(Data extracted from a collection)
**********

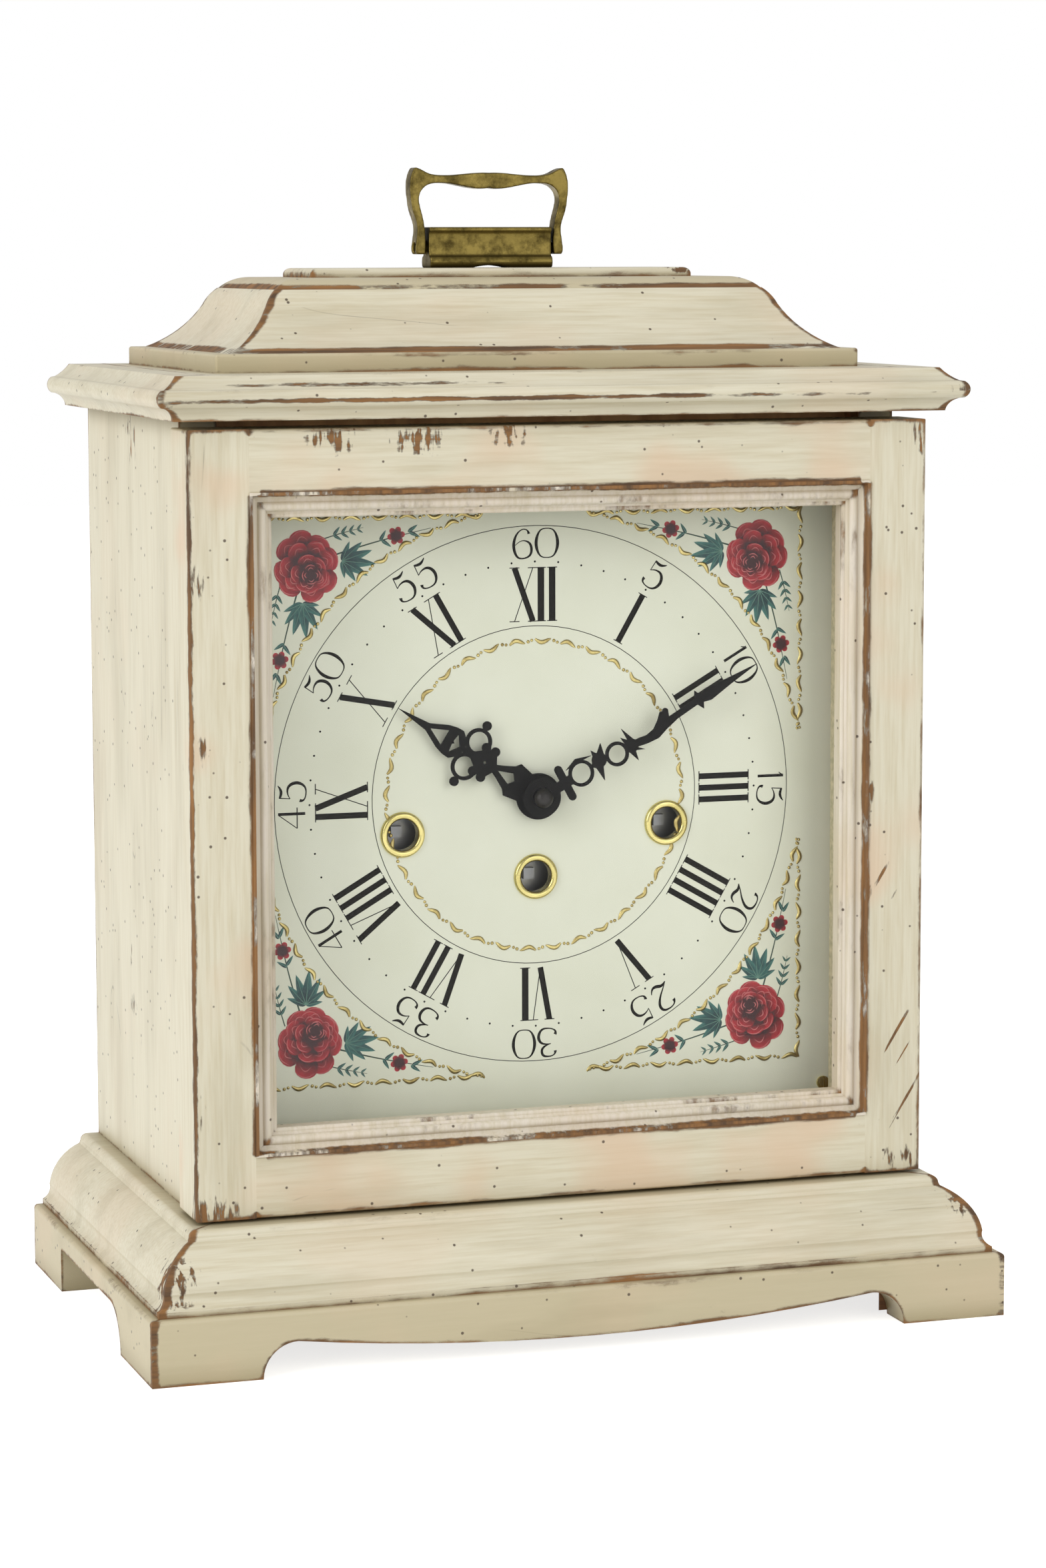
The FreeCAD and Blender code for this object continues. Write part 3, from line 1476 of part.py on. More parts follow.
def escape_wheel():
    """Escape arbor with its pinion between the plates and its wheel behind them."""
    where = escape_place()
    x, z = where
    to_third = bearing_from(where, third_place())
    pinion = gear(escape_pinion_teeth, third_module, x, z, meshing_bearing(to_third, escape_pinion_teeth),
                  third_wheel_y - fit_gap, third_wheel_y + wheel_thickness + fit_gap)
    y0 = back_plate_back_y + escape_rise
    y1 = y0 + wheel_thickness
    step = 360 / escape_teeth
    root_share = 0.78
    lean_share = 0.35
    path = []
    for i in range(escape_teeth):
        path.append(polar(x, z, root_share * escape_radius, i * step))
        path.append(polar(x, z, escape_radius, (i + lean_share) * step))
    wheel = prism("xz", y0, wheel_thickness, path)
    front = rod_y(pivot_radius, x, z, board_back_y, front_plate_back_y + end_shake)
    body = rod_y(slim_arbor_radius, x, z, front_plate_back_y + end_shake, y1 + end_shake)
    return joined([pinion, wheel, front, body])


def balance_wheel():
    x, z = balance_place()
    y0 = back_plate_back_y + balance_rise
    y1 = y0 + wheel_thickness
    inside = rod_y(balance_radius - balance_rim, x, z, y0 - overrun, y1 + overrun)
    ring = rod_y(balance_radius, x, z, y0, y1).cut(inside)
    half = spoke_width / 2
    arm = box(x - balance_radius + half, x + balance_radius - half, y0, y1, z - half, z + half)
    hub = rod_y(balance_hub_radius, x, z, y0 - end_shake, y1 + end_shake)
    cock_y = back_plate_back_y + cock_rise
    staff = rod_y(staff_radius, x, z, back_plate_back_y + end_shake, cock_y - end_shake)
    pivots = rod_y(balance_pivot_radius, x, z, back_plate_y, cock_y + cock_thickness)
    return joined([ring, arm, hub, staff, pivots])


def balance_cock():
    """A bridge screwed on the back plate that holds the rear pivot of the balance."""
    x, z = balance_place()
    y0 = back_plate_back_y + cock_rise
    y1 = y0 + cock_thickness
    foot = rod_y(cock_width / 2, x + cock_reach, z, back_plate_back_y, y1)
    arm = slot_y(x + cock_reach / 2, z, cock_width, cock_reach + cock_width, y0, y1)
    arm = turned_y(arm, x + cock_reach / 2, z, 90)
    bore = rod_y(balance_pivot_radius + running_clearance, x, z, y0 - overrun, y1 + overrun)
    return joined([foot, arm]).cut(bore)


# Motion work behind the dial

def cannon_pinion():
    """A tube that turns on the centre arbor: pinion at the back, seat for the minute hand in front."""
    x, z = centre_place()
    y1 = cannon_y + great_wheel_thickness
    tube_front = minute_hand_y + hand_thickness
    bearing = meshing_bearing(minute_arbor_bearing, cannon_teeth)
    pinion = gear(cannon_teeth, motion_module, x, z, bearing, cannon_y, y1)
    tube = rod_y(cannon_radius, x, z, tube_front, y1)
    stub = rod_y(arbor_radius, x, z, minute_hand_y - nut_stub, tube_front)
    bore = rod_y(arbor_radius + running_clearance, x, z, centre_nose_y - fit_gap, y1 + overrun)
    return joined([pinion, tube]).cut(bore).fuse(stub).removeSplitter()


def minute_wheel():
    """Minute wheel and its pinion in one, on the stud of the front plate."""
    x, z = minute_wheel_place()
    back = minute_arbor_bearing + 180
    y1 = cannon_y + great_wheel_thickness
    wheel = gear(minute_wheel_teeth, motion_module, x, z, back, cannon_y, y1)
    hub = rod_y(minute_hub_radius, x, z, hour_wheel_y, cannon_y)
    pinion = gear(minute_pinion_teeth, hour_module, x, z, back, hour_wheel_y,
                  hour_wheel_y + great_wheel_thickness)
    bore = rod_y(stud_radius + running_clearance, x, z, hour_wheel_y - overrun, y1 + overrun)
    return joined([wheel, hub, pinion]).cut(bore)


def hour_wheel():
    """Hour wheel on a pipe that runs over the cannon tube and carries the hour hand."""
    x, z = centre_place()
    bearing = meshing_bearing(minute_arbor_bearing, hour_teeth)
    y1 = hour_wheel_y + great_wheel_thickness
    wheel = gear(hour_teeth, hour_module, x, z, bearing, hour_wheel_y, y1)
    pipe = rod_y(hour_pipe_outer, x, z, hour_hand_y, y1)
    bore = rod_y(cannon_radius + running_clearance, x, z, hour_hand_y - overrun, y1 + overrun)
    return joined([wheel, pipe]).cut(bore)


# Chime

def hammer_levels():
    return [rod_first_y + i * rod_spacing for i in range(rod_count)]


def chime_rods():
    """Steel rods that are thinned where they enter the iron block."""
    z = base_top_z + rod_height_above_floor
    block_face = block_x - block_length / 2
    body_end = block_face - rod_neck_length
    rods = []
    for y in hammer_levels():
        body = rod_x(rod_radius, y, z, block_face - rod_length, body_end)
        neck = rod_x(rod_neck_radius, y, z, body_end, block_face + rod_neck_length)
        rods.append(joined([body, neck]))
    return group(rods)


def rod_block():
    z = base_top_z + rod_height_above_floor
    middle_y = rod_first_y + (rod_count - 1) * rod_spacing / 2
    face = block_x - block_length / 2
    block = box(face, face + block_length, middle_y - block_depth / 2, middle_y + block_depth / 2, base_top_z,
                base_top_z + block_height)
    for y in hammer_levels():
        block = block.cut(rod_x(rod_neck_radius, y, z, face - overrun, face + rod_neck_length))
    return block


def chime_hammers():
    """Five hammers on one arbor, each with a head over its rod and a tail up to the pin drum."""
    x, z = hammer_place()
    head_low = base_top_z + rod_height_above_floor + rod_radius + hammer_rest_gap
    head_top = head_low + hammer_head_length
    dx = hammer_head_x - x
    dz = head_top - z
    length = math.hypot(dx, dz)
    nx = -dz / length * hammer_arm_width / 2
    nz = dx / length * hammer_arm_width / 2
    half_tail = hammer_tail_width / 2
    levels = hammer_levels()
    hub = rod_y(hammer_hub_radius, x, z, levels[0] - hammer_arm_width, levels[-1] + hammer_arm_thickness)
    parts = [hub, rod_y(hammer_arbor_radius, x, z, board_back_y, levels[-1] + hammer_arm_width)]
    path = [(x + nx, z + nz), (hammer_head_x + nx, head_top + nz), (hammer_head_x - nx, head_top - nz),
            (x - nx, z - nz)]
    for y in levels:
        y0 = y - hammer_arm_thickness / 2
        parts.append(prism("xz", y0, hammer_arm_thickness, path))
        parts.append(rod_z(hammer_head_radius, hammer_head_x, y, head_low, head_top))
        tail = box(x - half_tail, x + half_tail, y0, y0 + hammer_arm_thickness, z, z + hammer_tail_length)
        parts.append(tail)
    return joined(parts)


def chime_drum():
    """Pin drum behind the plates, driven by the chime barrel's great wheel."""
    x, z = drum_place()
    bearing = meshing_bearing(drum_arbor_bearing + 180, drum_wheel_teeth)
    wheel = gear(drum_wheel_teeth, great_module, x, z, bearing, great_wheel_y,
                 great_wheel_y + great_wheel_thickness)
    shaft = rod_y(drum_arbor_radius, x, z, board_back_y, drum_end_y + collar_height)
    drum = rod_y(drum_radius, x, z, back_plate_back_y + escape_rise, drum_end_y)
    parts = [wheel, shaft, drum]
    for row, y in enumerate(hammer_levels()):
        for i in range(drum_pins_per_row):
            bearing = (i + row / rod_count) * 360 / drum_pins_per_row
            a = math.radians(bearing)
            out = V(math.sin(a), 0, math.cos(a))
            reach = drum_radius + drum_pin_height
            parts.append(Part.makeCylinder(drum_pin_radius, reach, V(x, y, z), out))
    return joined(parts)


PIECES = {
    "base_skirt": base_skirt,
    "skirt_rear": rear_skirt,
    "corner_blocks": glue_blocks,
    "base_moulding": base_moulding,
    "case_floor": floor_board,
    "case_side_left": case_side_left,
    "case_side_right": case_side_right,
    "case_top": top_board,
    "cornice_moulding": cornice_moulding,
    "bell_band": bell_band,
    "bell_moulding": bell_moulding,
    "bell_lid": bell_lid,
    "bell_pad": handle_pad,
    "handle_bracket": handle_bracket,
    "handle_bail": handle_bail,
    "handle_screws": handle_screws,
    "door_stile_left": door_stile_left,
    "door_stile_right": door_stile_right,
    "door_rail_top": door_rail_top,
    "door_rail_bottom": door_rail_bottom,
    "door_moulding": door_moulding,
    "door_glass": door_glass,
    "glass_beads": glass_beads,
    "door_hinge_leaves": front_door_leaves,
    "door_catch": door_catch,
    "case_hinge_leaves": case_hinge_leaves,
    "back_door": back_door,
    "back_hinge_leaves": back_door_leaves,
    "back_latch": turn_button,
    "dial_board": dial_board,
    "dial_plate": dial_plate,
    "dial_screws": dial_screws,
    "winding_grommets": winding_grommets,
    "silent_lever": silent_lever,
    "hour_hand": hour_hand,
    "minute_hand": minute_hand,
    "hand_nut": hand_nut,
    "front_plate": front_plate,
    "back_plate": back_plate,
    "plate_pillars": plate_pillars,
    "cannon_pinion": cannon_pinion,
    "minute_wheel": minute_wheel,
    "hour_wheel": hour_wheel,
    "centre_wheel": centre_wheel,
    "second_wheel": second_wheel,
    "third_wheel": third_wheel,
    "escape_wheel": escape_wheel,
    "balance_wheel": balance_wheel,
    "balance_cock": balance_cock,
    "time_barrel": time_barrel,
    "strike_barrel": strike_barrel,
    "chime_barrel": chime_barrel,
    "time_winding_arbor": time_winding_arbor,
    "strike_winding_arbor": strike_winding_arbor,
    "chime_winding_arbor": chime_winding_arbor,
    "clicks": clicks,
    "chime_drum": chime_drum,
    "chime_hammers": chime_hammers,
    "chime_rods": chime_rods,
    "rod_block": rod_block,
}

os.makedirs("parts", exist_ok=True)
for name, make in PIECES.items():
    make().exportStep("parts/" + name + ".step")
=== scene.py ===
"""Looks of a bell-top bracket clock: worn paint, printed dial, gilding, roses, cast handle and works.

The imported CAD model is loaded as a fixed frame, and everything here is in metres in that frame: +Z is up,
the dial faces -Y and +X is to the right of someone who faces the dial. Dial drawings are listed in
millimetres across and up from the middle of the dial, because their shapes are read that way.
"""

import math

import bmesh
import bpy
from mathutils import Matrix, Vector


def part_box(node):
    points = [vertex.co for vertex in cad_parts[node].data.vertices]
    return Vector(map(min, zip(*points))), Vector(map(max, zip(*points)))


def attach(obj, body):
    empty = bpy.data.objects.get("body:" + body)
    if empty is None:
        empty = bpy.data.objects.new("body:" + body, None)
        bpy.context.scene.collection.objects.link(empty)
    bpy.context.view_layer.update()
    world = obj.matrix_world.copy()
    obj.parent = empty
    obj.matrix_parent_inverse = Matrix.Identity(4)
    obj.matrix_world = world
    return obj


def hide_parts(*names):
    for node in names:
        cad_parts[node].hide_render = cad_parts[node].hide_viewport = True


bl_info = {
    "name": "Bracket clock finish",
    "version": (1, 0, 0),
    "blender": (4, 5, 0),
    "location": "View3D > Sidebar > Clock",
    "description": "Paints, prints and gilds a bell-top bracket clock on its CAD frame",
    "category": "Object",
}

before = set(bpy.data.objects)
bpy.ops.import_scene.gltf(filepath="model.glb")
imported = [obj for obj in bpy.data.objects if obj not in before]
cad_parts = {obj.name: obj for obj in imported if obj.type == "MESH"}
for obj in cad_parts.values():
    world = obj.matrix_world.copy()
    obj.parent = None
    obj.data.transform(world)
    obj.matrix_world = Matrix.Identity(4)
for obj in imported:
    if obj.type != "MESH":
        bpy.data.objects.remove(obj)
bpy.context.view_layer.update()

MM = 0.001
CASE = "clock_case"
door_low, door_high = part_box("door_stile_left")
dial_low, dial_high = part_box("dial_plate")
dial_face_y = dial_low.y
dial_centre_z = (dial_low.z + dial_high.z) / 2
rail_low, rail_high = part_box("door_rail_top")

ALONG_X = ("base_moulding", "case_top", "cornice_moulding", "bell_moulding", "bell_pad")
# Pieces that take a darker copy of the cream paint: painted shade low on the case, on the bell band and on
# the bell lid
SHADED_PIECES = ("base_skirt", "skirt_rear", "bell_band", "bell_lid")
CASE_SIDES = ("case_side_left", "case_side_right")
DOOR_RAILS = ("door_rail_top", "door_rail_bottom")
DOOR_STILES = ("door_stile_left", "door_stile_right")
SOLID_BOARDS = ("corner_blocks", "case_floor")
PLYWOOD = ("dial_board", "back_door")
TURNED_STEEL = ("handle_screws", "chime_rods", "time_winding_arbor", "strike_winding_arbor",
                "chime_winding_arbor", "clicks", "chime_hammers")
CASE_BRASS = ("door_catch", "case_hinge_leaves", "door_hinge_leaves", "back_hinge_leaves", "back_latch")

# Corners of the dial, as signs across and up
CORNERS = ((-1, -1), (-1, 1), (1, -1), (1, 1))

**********

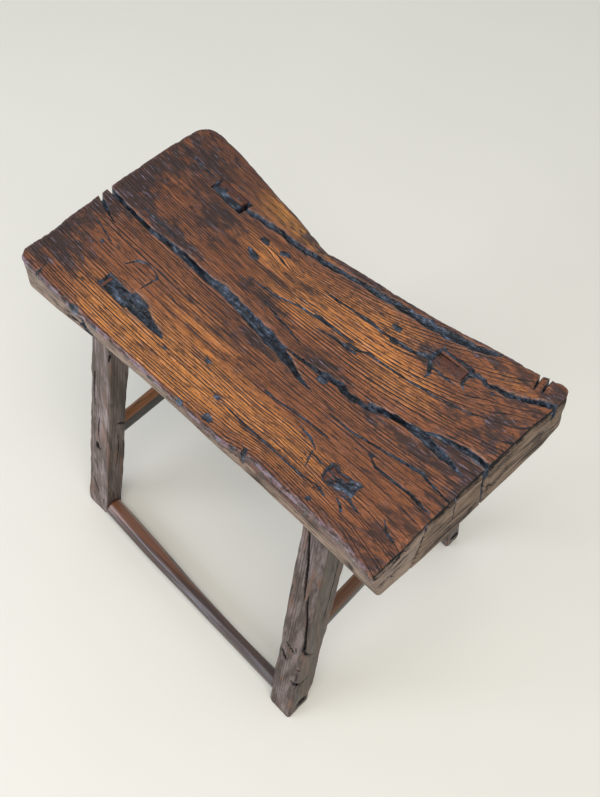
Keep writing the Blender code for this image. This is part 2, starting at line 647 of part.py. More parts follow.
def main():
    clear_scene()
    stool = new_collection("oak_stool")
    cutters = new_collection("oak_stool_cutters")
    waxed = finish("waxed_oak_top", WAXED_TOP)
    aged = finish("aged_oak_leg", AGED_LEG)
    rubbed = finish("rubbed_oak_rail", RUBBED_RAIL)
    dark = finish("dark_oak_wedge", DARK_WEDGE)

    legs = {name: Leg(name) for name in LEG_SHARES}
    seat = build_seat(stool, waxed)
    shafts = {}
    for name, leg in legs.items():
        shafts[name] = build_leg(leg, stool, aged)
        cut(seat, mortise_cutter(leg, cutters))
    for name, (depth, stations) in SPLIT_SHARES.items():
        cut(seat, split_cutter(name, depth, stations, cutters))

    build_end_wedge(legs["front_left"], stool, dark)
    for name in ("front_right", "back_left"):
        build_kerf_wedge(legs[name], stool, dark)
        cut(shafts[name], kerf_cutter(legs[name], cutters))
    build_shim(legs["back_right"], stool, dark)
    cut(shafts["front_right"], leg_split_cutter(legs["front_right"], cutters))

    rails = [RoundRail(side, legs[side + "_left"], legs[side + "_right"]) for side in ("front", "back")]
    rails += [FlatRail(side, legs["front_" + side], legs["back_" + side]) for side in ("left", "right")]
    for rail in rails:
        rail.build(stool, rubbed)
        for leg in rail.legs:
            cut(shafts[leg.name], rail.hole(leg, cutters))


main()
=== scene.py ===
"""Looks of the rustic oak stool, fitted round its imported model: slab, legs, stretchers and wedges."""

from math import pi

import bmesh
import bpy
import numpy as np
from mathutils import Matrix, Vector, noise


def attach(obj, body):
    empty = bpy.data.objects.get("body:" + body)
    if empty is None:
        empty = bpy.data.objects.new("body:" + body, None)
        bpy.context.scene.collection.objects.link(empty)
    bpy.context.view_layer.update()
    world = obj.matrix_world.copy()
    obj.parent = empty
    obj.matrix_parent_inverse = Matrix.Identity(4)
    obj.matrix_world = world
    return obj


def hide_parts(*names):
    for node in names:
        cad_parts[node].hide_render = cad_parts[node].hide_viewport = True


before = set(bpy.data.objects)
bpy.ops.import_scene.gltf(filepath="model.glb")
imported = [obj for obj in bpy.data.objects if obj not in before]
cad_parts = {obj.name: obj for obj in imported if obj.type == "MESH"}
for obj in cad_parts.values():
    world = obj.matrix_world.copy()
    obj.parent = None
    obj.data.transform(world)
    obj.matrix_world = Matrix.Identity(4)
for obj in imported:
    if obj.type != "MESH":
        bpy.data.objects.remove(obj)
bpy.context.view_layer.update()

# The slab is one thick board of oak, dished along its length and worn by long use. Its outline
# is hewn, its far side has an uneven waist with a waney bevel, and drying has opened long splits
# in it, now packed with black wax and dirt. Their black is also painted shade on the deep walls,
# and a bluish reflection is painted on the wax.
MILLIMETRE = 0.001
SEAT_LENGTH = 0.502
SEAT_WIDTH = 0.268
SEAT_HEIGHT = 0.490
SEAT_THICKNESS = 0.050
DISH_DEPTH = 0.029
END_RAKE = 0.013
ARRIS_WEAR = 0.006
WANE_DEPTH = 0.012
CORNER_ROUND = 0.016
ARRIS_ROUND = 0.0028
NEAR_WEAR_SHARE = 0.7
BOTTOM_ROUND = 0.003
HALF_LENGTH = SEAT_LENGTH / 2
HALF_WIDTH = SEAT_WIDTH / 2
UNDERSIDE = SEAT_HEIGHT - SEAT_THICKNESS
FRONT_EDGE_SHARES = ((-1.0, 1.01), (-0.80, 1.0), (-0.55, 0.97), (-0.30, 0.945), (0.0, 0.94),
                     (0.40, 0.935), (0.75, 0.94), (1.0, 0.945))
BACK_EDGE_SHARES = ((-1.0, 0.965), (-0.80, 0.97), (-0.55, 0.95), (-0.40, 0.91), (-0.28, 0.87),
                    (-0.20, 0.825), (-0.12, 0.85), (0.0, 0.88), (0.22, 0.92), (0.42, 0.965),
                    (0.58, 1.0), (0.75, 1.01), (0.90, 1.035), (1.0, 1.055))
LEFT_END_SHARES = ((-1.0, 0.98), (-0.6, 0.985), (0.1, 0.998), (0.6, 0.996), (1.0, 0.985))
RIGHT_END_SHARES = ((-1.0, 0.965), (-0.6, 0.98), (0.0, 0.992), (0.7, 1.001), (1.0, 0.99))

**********

Work to be completed
Look back at the entries above. Retype the line with "Keep writing the", the line with "cut(seat, split_cutter(name, depth, stations, cutters))", and all lines in between.

Solution for this task
Keep writing the Blender code for this image. This is part 2, starting at line 647 of part.py. More parts follow.
def main():
    clear_scene()
    stool = new_collection("oak_stool")
    cutters = new_collection("oak_stool_cutters")
    waxed = finish("waxed_oak_top", WAXED_TOP)
    aged = finish("aged_oak_leg", AGED_LEG)
    rubbed = finish("rubbed_oak_rail", RUBBED_RAIL)
    dark = finish("dark_oak_wedge", DARK_WEDGE)

    legs = {name: Leg(name) for name in LEG_SHARES}
    seat = build_seat(stool, waxed)
    shafts = {}
    for name, leg in legs.items():
        shafts[name] = build_leg(leg, stool, aged)
        cut(seat, mortise_cutter(leg, cutters))
    for name, (depth, stations) in SPLIT_SHARES.items():
        cut(seat, split_cutter(name, depth, stations, cutters))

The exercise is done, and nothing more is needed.